4. 家事は自分の仕事の土台固めの作業であると心がける

自分の仕事に誇りがあればあるほど、自分の仕事は特別で他に優先されるものなのだ、という錯覚を無意識下で起こしがちです。つい仕事に夢中になって連絡もなく家事をおろそかにした、という場合、大体その無意識が悪さをしています。

そしてそんな状態のときほど、自分のしたい仕事を後においてでも家事を頑張ってくれている妻の不信をまねき、それを指摘されても謝ったり反省する気持ちさえ湧いてこなくなります。これで泥沼にはまるとさあ大変、数日にわたって妻が横にいる職場で気まずい思いをせねばなりません。

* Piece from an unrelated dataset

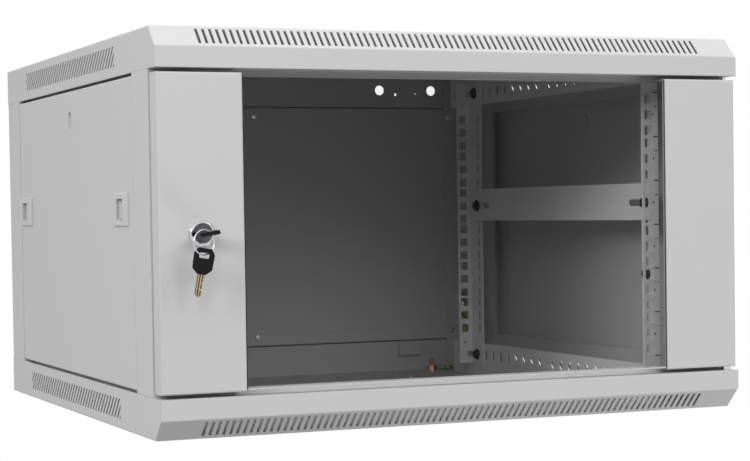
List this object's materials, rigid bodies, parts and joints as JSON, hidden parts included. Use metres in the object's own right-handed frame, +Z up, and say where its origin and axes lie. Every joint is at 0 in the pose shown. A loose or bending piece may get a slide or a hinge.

「自分の仕事は何よりも優先されるべきこと」という観念をできるだけ抑え、その基礎は確実な家事の遂行の上に成り立っていることを意識するようになりました。そうすれば 家事と仕事上のタスクがだんだんと同一線上に並んできます。
例えば料理人の仕事はクリエイティブですが、その基礎は仕込みというルーティンワークが支えています。家事を自らのクリエイティブの源としてとらえることで、少しでも意識が高まるきっかけになったのではと思っています。

5. わずかな時間をどう使うかが勝負

上記のような私の気づきもあってか、ここしばらく家事のフィニッシュタイムは数時間も早まりました。この時間を日頃のたくさんの業務に+αを与える時間にしようと思っています。それがUst番組だったり、名刺の作成だったり、自分のブログに手を入れる時間だったり…ちょっと遊びにいかせてもらってもいいかもしれません。
まとまった時間はなかなかとれませんが、積み重ねとそれを支えるしっかりした方針立てが勝負になってくると思います。

もちろん、数日に一度は家族でのゆっくりした時間に当てることも忘れずに。

さいごに

今でもよく妻の機嫌を損なってはへろへろ働いています。ここに書いたことはあくまで心がけであり、私がそれをできているかというとまだまだです。ですが、目標としてこれくらいのことをできるようになりたいということです。

私の事務所は家内自営業であるという特殊なケースです。家と事務所が密接にリンクしていること、家事の滞りがもろに仕事に影響することを意識しやすかったのは幸いだったと思います。

私たちにとって子どもがいることはとても幸せなことです。それが生きる目的になるくらい幸せなことです。

けれど、そのためにしたい仕事ができなくなるのでは、なりたい自分になれなくなるのではと不安な方も多いと思います。
実際、我慢せねばならないこと・つらいことはどうしても避けることはできません。けれど、自分のやりたいことを遠回りしてでもやり遂げることはきっとできると思います。

私も子どもを育てながら、妻と笑いながら、尊敬するべき周囲の皆さんと同じような素敵なクリエイターになりたいと願いながら日々を生きています。

同じような境遇にいらっしゃる方や、子どもをもちたいと思ってらっしゃる方の参考になれば幸いです。